Look, I’m not here to tell you what to watch. If you love American TV, great. If reality shows make you happy, watch them. Entertainment is entertainment—whatever works for you works.

But here’s what I’ve been wondering:  How many other places in life are we settling for the mediocre version just because it’s what’s easily available? Just because everyone else seems fine with it? Just because we haven’t stopped to ask ourselves what we actually want?

I didn’t sit down one day and decide to become a TV snob. I just noticed I wasn’t enjoying what was being offered. I noticed I was watching out of habit, not pleasure. I noticed I was accepting “good enough” when something better existed—I just had to be willing to look for it.  And once I found what actually worked for me? The stuff that felt dumbed-down became impossible to tolerate.

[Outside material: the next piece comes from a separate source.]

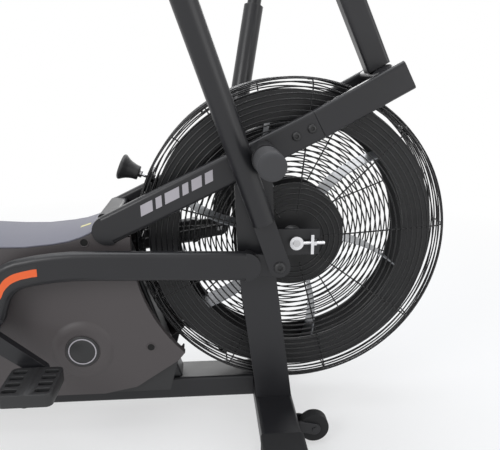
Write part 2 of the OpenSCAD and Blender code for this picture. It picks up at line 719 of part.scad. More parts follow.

This isn’t about television, obviously.

It’s about noticing when you’re going through the motions. When you’re consuming what everyone else consumes because it’s there. When you’ve stopped asking yourself what you actually want because asking feels like too much work.

Maybe you love what you’re watching. Maybe you love your routine, your choices, your life exactly as it is.

But maybe you don’t. Maybe you’re just watching because it’s Tuesday and the TV is on and this is what everyone watches.

I’m not saying you need to hack a Firestick. But maybe it’s worth asking: what would I choose if I weren’t just choosing what’s easy?

The End

So yeah, that’s my guilty criminal pleasure. Scottish detectives with accents so thick I need subtitles. Finnish noir.   Quirky Kiwis saying ‘Yis’.  British dramas where legal colleagues refer to each other as ‘my learned friend’.   And I’m just delighted by the diversity of it all.

I don’t really feel guilty at all.  Even if a little hacking is required.